Isabel Rey (Blanche), Christiane Kohl (Constance)
© DR
Catalyseur vocal de cette soirée, Sylvie Brunet (Mme de Croissy) prête sa voix pleine et sa diction sans reproche à une prieure torturée. Passant de l'autorité devant ses congénères à l'angoisse devant la mort dans une progression émotionnelle sans retenue, Sylvie Brunet l'emporte par un engagement scénique total. Artiste authentique, elle figure désormais parmi les plus grandes interprètes lyriques de notre temps.

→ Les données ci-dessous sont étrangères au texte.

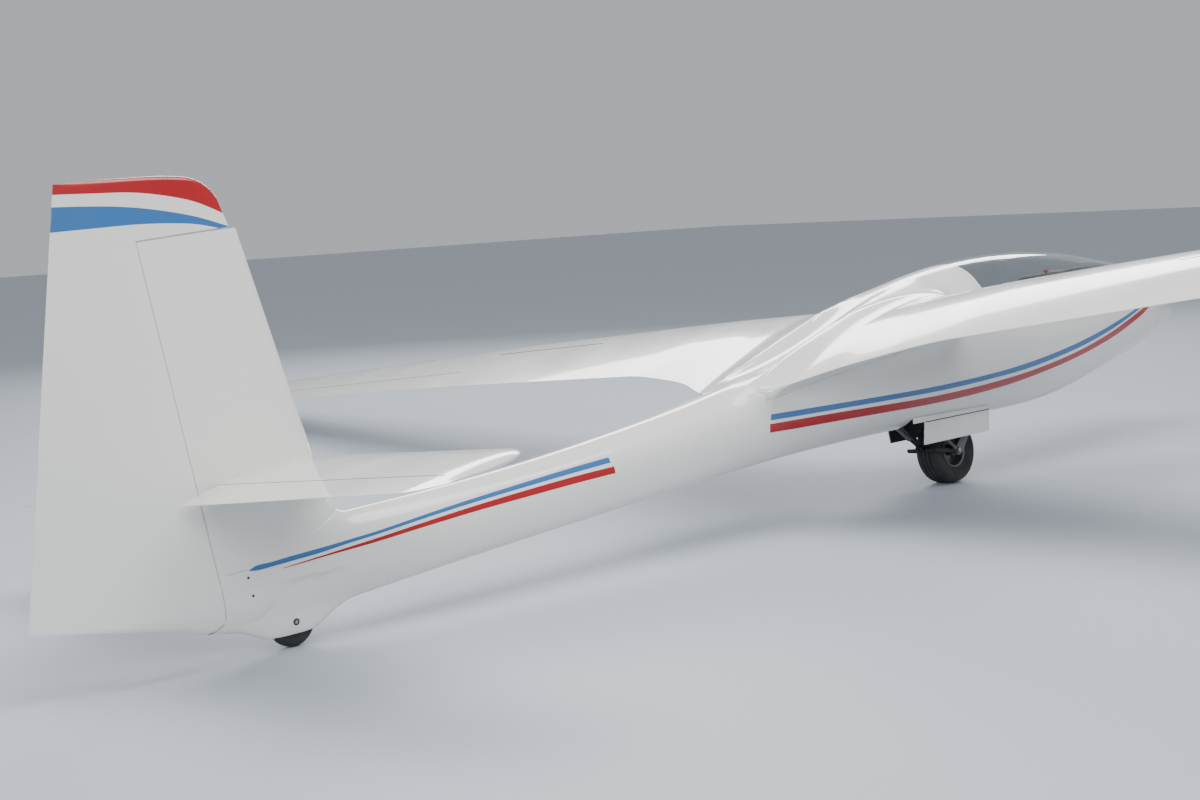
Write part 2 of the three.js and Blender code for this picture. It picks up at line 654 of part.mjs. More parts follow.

Comment imaginer que ce personnage se mouvant difficilement, chancelant, cherchant appui sur sa canne abrite la même chanteuse qui, quelques jours auparavant, chantait une terrifiante Ulrica à Avignon (voir notre critique), voire l'arrogante Carmen à l'opéra de Zurich le jour précédent. Les autres protagonistes font de leur mieux pour s'élever au niveau de la mezzo française. Malheureusement, là où la prosodie est primordiale, la plupart des chanteurs souffrent d'une diction française trop approximative pour approcher la sensibilité qu'expriment les mots de Bernanos relayés par la musique de Poulenc. Dans ce concert de voix essentiellement féminines, la fraîcheur de Christiane Kohl (Soeur Constance de St-Denis) répond toutefois admirablement à l'enjouée insouciance de la jeune novice et la soprano arménienne Juliette Galstian (Madame Lidoine) fait preuve d'une belle autorité vocale. Touchante aussi, Stefania Kaluza (Mère Marie de l'Incarnation). Quant à Isabel Rey (Blanche de la Force), si la rondeur et la beauté naturelle de sa voix conviennent à l'héroïne principale de l'opéra, sa maîtrise approximative de la langue française ne lui permet pas de pénétrer son personnage en profondeur. Elle lui confère un aspect "oie blanche" alors qu'on attend la femme fragile engagée dans sa foi.

En résumé, cette production montée à la va-vite ne laissera aucun souvenir visuel durable. Dommage, l'oeuvre de Poulenc si bien comprise par Michel Plasson méritait mieux.